Oy, the poor Jewish mother. Butt of a thousand jokes, and only she wants for her bubbeleh to be a little happy and comfortable. Kesselman's outrageously overbearing Mrs. Hammer makes her archetype -- Philip Roth's Mrs. Portnoy -- look downright WASPish.
"Actually, I haven't read it," says Kesselman of "Portnoy's Complaint," the 1967 novel that took Jewish gender caricatures to hilariously new heights. Half in jest, Kesselman adds that he hasn't read any book since film school.
I'm surprised, I tell him, considering how crucial Roth is to the stereotypes that "Hammer" toys with, and also considering the similarities between critiques of his film and those leveled at Roth, when "Portnoy" gave a whole new meaning to the term "self-hating Jew."
I toss out another seemingly obvious reference point: Woody Allen.
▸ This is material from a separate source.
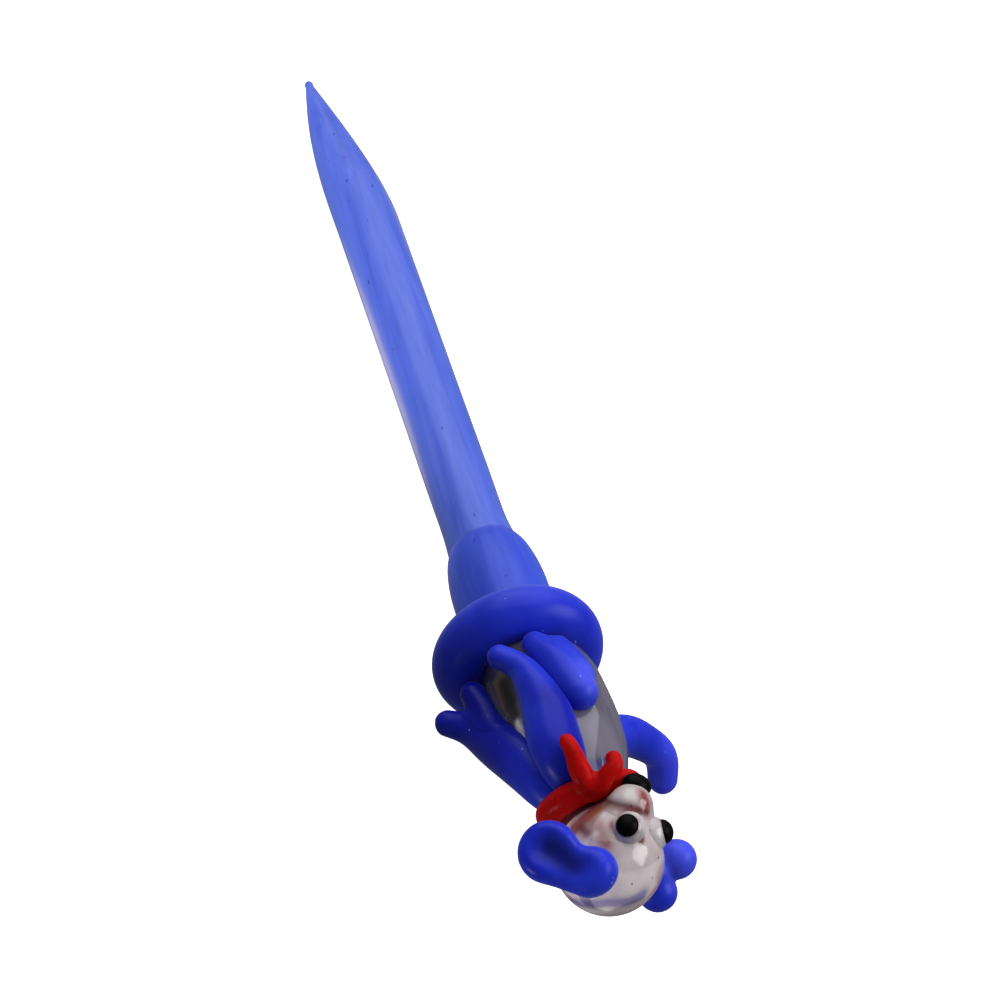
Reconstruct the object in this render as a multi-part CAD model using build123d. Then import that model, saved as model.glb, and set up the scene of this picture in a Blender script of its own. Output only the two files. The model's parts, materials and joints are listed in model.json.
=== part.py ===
from build123d import *
import os
from math import cos, sin, radians, sqrt

os.makedirs("parts", exist_ok=True)

# Lamp-worked glass dip pen, millimetres.
# The pieces are laid out along the pen: +X from the point to the figure's head, with the
# collar ring centred on zero. At the end everything is laid down at rest on the table.

# --- driving dimensions -----------------------------------------------------------------
SHAFT_R = 4.2            # plain shaft the fingers hold
SHAFT_END = -19.6        # where the shaft meets the knop
SHOULDER_X = -80.0       # where the shaft starts to narrow to the point
POINT_X = -110.2         # where the point meets its bead
BEAD_R = 0.62            # rounded bead that writes
POINT_R = 0.5            # radius of the point where it meets the bead
POINT_SWAY = 1.35        # how far the drawn point leans off the axis

KNOP_R = 5.85            # swelling between shaft and ring
KNOP_LIP_R = 4.55        # it starts as a small lip round the shaft
KNOP_SHIFT = 0.3         # hand-gathered, so a little off centre
KNOP_WIDEST = -12.5
CORE_R = 4.3             # knop and torso run together through the ring's hole

RING_R = 7.25            # centre line of the collar ring
RING_TUBE = 3.5
RING_SHIFT = -0.3

TORSO_TOP = 29.6         # the neck runs up into the head
TORSO_LIFT = 0.3
AHEAD = Vector(1, 0, 0)
HEAD_C = Vector(34.9, 1.87, 0.42)
HEAD_R = 6.6
FACE = Vector(-0.522, 0.511, 0.683)      # the way the figure looks
SIDE = Vector(-0.196, 0.755, -0.626)     # from its left ear to its right ear
CROWN = Vector(0.837, 0.461, 0.294)      # from its chin to its crown

REST_TILT = 4.5          # the pen lies on its ring, its shoulder and one hand
TIP_STEPS = 5            # sections that round the end of a limb


# --- helpers ----------------------------------------------------------------------------

def from_head(face, side, crown):
    return HEAD_C + FACE * face + SIDE * side + CROWN * crown


def section(centre, along, radius):
    return Plane(origin=centre, x_dir=sideways(along), z_dir=along) * Circle(radius)


def sideways(along):
    reference = Vector(0, 0.31, 0.95) if abs(along.Z) < 0.8 else Vector(0.2, 0.97, 0)
    return (reference - along * reference.dot(along)).normalized()


def limb(stations, start_round=False, end_round=True, steps=7):
    """A pulled rod of glass through (point, radius) stations, rounded where it ends."""
    path = Spline([p for p, _ in stations])
    spans = [0.0]
    for (a, _), (b, _) in zip(stations, stations[1:]):
        spans.append(spans[-1] + (b - a).length)
    marks = [s / spans[-1] for s in spans]

    def radius_at(t):
        for (t0, t1), ((_, r0), (_, r1)) in zip(
            zip(marks, marks[1:]), zip(stations, stations[1:])
        ):
            if t <= t1 + 1e-9:
                k = (t - t0) / (t1 - t0)
                k = k * k * (3 - 2 * k)
                return r0 + (r1 - r0) * k
        return stations[-1][1]

    sections = []
    for side, wanted in ((0, start_round), (1, end_round)):
        if side == 1:
            for i in range(steps):
                t = i / (steps - 1)
                sections.append(section(path @ t, (path % t), radius_at(t)))
        if wanted:
            at, along, r = path @ side, path % side, stations[-side][1]
            for i in range(1, TIP_STEPS + 1):
                turn = radians(84) * (i if side else TIP_STEPS + 1 - i) / TIP_STEPS
                out = along * (r * sin(turn) * (1 if side else -1))
                sections.append(section(at + out, along, r * cos(turn)))
    return loft([s.face() for s in sections])


def blob(centre, along, long_r, wide_r, flat_r, wide_dir):
    """An egg-shaped gather of glass with three different half-lengths."""
    wide = (wide_dir - along * wide_dir.dot(along)).normalized()
    ball = scale(Sphere(1), by=(long_r, wide_r, flat_r))
    return Plane(origin=centre, x_dir=along, z_dir=along.cross(wide)) * ball


def turned(profile):
    """A solid of revolution about the pen's axis from (x, radius) points."""
    line = Spline([(x, r) for x, r in profile])
    (x0, r0), (x1, r1) = profile[0], profile[-1]
    outline = [line, Line((x0, 0), (x0, r0)), Line((x1, r1), (x1, 0)), Line((x1, 0), (x0, 0))]
    return revolve(make_face(outline), Axis.X)


def less(body, *others):
    for other in others:
        body = body - other
    solids = sorted(body.solids(), key=lambda s: s.volume)
    return solids[-1]


# --- the pen ----------------------------------------------------------------------------
shaft_rod = extrude(section(Vector(SHOULDER_X, 0, 0), AHEAD, SHAFT_R), SHAFT_END - SHOULDER_X)

# the point: round sections that shrink along an ogive and lean a little to one side
point_sections = []
POINT_LENGTH = SHOULDER_X - POINT_X
for i in range(9):
    k = i / 8
    radius = POINT_R + (SHAFT_R - POINT_R) * (1 - (1 - k) ** 1.85)
    lean = -POINT_SWAY * (1 - k * k) ** 2
    centre = Vector(POINT_X + k * POINT_LENGTH, lean, 0)
    point_sections.append(section(centre, AHEAD, radius).face())
drawn_point = loft(point_sections)
# the bead is a ball cut flat where it is melted to the point's end
bead_depth = sqrt(BEAD_R**2 - POINT_R**2)
bead_ball = Sphere(BEAD_R) & Pos(0, 0, bead_depth - BEAD_R) * Box(3, 3, 2 * BEAD_R)
point_bead = Pos(POINT_X - bead_depth, -POINT_SWAY, 0) * Rot(0, 90, 0) * bead_ball

shoulder_knop = Pos(0, KNOP_SHIFT, 0) * turned(
    [(SHAFT_END, KNOP_LIP_R), (-18.6, 4.95), (-16.4, 5.5), (KNOP_WIDEST, KNOP_R),
     (-8.0, 5.65), (-4.0, 5.0), (0.0, CORE_R)]
)
collar_ring = Pos(0.1, RING_SHIFT, 0) * Rot(0, 90, 0) * Torus(RING_R, RING_TUBE)
shoulder_knop = less(shoulder_knop, collar_ring)

# the torso: round sections whose centres drift sideways towards the neck
torso_rows = [(0.0, CORE_R, 0.0), (1.8, 5.3, 0.4), (4.2, 6.7, 0.9), (8.0, 7.2, 1.4),
              (13.0, 7.0, 2.0), (18.0, 6.55, 2.3), (22.0, 5.55, 2.2), (25.5, 4.3, 2.0),
              (TORSO_TOP, 3.7, 1.9)]
torso_body = loft(
    [section(Vector(x, y, TORSO_LIFT if x else 0), AHEAD, r).face() for x, r, y in torso_rows]
)
head_ball = Pos(HEAD_C) * Sphere(HEAD_R)
torso = less(torso_body, collar_ring, head_ball)

# --- limbs ------------------------------------------------------------------------------
left_leg = limb(
    [(Vector(24.6, -1.2, -0.4), 1.7), (Vector(22.6, -2.7, -0.6), 2.0),
     (Vector(19.4, -4.1, -0.8), 2.15), (Vector(15.5, -5.5, -1.1), 2.35),
     (Vector(12.0, -7.0, -1.4), 2.3), (Vector(8.8, -8.8, -1.5), 1.75),
     (Vector(7.0, -10.9, -1.6), 1.45)],
)
left_leg_toe = limb(
    [(Vector(13.4, -5.6, -0.6), 1.7), (Vector(10.0, -6.3, 0.0), 1.6),
     (Vector(7.4, -6.9, 0.6), 1.5), (Vector(5.4, -7.5, 1.0), 1.45)],
)
left_arm = limb(
    [(Vector(26.0, -0.2, 4.0), 2.4), (Vector(23.4, -0.6, 5.6), 3.0),
     (Vector(20.0, -0.8, 6.9), 3.1), (Vector(16.6, -0.8, 7.5), 2.75),
     (Vector(12.2, -1.2, 7.8), 2.1), (Vector(8.6, -2.3, 7.9), 1.6),
     (Vector(6.7, -4.1, 8.1), 1.5)],
)
right_leg = limb(
    [(Vector(14.7, 3.7, 8.0), 2.25), (Vector(11.8, 2.9, 8.1), 2.35),
     (Vector(8.4, 1.8, 7.9), 2.0), (Vector(5.3, 0.7, 7.4), 1.6)],
    start_round=True,
)
right_leg_toe = limb(
    [(Vector(10.0, 4.9, 6.6), 1.5), (Vector(7.6, 4.6, 7.0), 1.5),
     (Vector(5.6, 4.0, 7.1), 1.3)],
    start_round=True,
)
right_arm = limb(
    [(Vector(16.4, 5.6, 0.8), 2.6), (Vector(15.2, 8.6, -0.9), 2.6),
     (Vector(14.6, 11.8, -3.8), 2.25), (Vector(14.8, 13.9, -7.0), 2.0),
     (Vector(15.7, 14.0, -9.7), 1.75)],
)

# --- scarf ------------------------------------------------------------------------------
SCARF_R = 4.7
SCARF_TUBE = 1.45
scarf_plane = Plane(origin=(26.0, 1.9, 0.5), x_dir=(0, 1, 0.2), z_dir=(1, -0.25, -0.2))
scarf_ring = scarf_plane * Torus(SCARF_R, SCARF_TUBE)
scarf_tail_left = limb(
    [(Vector(26.4, 1.2, 5.6), 1.2), (Vector(25.2, 0.5, 7.9), 1.15),
     (Vector(22.9, -0.1, 9.6), 1.0)],
)
scarf_tail_right = limb(
    [(Vector(26.3, 2.4, 5.2), 1.2), (Vector(26.5, 3.6, 6.9), 1.1),
     (Vector(26.0, 4.8, 8.3), 1.0)],
)

# --- head -------------------------------------------------------------------------------
snout_body = limb(
    [(from_head(3.6, 0.2, -0.4), 3.5), (from_head(5.4, 0.3, -0.6), 3.1),
     (from_head(6.9, 0.4, -0.7), 2.5)],
)
nose_body = blob(from_head(9.5, 0.5, -0.6), FACE, 1.3, 1.9, 1.6, SIDE)
eye_left_body = Pos(from_head(4.9, -2.75, 3.4)) * Sphere(2.0)
eye_right_body = Pos(from_head(4.9, 2.2, 3.1)) * Sphere(2.0)
pupil_left_body = Pos(from_head(5.4, -3.1, 3.85)) * Sphere(1.62)
pupil_right_body = Pos(from_head(5.9, 2.7, 3.7)) * Sphere(1.5)

EAR_OUT = 7.9            # from the middle of the head to the middle of an ear
ear_left_body = blob(
    from_head(0.1, -EAR_OUT, 1.05), (CROWN + SIDE * 0.5 - FACE * 0.1).normalized(),
    5.9, 4.1, 2.9, FACE,
)
ear_right_body = blob(
    from_head(0.0, EAR_OUT, 1.7), (FACE + CROWN * 0.15).normalized(), 4.6, 3.7, 2.9, CROWN
)

# --- neighbours are cut so that the fused pieces meet face to face -------------------------
head = head_ball
snout = less(snout_body, head, torso)
nose = less(nose_body, snout, head)
eye_left = less(eye_left_body, head, snout)
eye_right = less(eye_right_body, head, snout)
pupil_left = less(pupil_left_body, eye_left, head)
pupil_right = less(pupil_right_body, eye_right, head)
ear_left = less(ear_left_body, head)
ear_right = less(ear_right_body, head)
scarf_band = less(scarf_ring, torso, head, snout)
left_leg = less(left_leg, torso, collar_ring, scarf_band)
left_leg_toe = less(left_leg_toe, torso, collar_ring, left_leg)
left_arm = less(left_arm, torso, collar_ring, scarf_band, head)
right_leg = less(right_leg, torso, collar_ring, left_arm)
right_leg_toe = less(right_leg_toe, torso, collar_ring, right_leg)
right_arm = less(right_arm, torso)
scarf_tail_left = less(scarf_tail_left, scarf_band, torso, left_arm, snout, head)
scarf_tail_right = less(scarf_tail_right, scarf_band, torso, snout, head, scarf_tail_left)

pieces = dict(
    shaft_rod=shaft_rod, drawn_point=drawn_point, point_bead=point_bead,
    shoulder_knop=shoulder_knop, collar_ring=collar_ring, torso=torso,
    scarf_band=scarf_band, scarf_tail_left=scarf_tail_left,
    scarf_tail_right=scarf_tail_right, head=head, snout=snout, nose=nose,
    eye_left=eye_left, eye_right=eye_right, pupil_left=pupil_left,
    pupil_right=pupil_right, ear_left=ear_left, ear_right=ear_right,
    left_arm=left_arm, right_arm=right_arm, left_leg=left_leg,
    left_leg_toe=left_leg_toe, right_leg=right_leg, right_leg_toe=right_leg_toe,
)

# --- lay the pen down at rest and put the origin under the middle of its bounds -------------
lie_down = Rot(0, -REST_TILT, 0)
placed = {name: lie_down * piece for name, piece in pieces.items()}
bounds = Compound(children=[Solid(p.wrapped) for p in placed.values()]).bounding_box()
shift = Pos(-(bounds.min.X + bounds.max.X) / 2, -(bounds.min.Y + bounds.max.Y) / 2, -bounds.min.Z)
for name, piece in placed.items():
    piece = shift * piece
    export_step(piece, f"parts/{name}.step")
    print(name, round(piece.volume, 2), len(piece.solids()), piece.is_valid)
print("shift", *shift.position, "size", *bounds.size)
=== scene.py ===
"""A lamp-worked glass dip pen: blue shaft with a drawn point, a knop, a collar ring, and a
small animal figure of clear and blue glass with a red scarf. Laid out as an add-on."""
import json

import bpy
import numpy as np
from bpy.props import FloatProperty, FloatVectorProperty, PointerProperty
from mathutils import Matrix, Vector


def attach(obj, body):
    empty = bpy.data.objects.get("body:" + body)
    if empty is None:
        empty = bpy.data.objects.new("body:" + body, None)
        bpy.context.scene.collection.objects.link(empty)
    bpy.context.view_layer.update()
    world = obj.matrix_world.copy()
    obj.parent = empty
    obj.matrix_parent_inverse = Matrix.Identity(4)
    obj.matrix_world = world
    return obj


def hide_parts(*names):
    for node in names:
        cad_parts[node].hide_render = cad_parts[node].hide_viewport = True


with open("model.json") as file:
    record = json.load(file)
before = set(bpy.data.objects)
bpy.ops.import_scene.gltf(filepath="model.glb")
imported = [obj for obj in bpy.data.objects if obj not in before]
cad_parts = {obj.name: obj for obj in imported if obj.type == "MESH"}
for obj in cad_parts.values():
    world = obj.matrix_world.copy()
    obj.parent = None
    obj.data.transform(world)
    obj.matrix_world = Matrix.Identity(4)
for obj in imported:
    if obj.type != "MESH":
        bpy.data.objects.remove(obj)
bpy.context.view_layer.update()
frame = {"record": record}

bl_info = {
    "name": "Glass dip pen",
    "version": (1, 0, 0),
    "blender": (4, 5, 0),
    "location": "3D View > Sidebar > Glass pen",
    "description": "Builds a lamp-worked glass dip pen with an animal figure",
    "category": "Add Mesh",
}

MM = 0.001
GRIP = next(m for m in frame["record"]["mounts"] if m["name"] == "shaft_grip")
GRIP_X = -49.8            # where the grip mount sits along the pen, mm from the ring
AHEAD = -np.array(GRIP["axis"], float)
AHEAD /= np.linalg.norm(AHEAD)
SIDEWAYS = np.array([0.0, 1.0, 0.0])
PEN_AXES = np.array([AHEAD, SIDEWAYS, np.cross(AHEAD, SIDEWAYS)])
PEN_ORIGIN = np.array(GRIP["pos_m"], float) - GRIP_X * MM * AHEAD

# the middle of the head globe in pen millimetres, and the figure's gaze, right and crown
HEAD_MID = np.array([34.9, 1.87, 0.42])
FACE = np.array([-0.522, 0.511, 0.683])
SIDE = np.array([-0.196, 0.755, -0.626])
CROWN = np.array([0.837, 0.461, 0.294])

TIP_X = -110.2            # where the drawn point begins, mm from the ring
POINT_LONG = 30.2         # length of the drawn point, mm
TIP_R = 0.5               # radius of the point at its tip, mm
TIP_LEAN = -1.35          # how far the tip leans sideways, mm
RING_FLAT = 0.34          # how far the ring is flattened where it rests, mm
CAP_ROWS = 18             # rows of rays that fan over each end of a limb
CREASE = np.radians(50)   # edges sharper than this stay sharp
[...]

Surely "Annie Hall" and Alvy Singer are part of the equation here.
"Actually, I'm more into Mel Brooks," Kesselman says. "And really," he adds, "I'm just as influenced by black humor," by Richard Pryor or Rusty Cundieff (director of the now-classic hip-hop spoof "Fear of a Black Hat").
What Jewish humor is relevant to him? "Seinfeld," he says. Later Kesselman, joking about New York Jews, remarks that "in New York, even if you're not Jewish, you're Jewish." So he's a Lenny Bruce fan, I inquire, assuming that Kesselman is consciously quoting Bruce's classic Jewish-goyish routine. "He said that, about New York?" Kesselman asks. "I didn't know."
And then I know why much of this "new" Jewish humor, especially "Hammer," has the ring of familiarity: Without necessarily knowing it, it rehashes an old reserve of classic Jewish joke-making. It's familiar stuff, really, stuff we're now fairly comfortable laughing at: Jewish mother jokes, Jewish New York jokes, Jewish/black uncool/cool jokes and Jew-black bonding scenarios (which reach back before Lenny Bruce, back to such early 20th century vaudeville acts as Irving Berlin and Sophie Tucker, who literally and figuratively put on black faces). There's something new in this so-called new Jew review -- but not its irreverence and subject matter, which are old school indeed.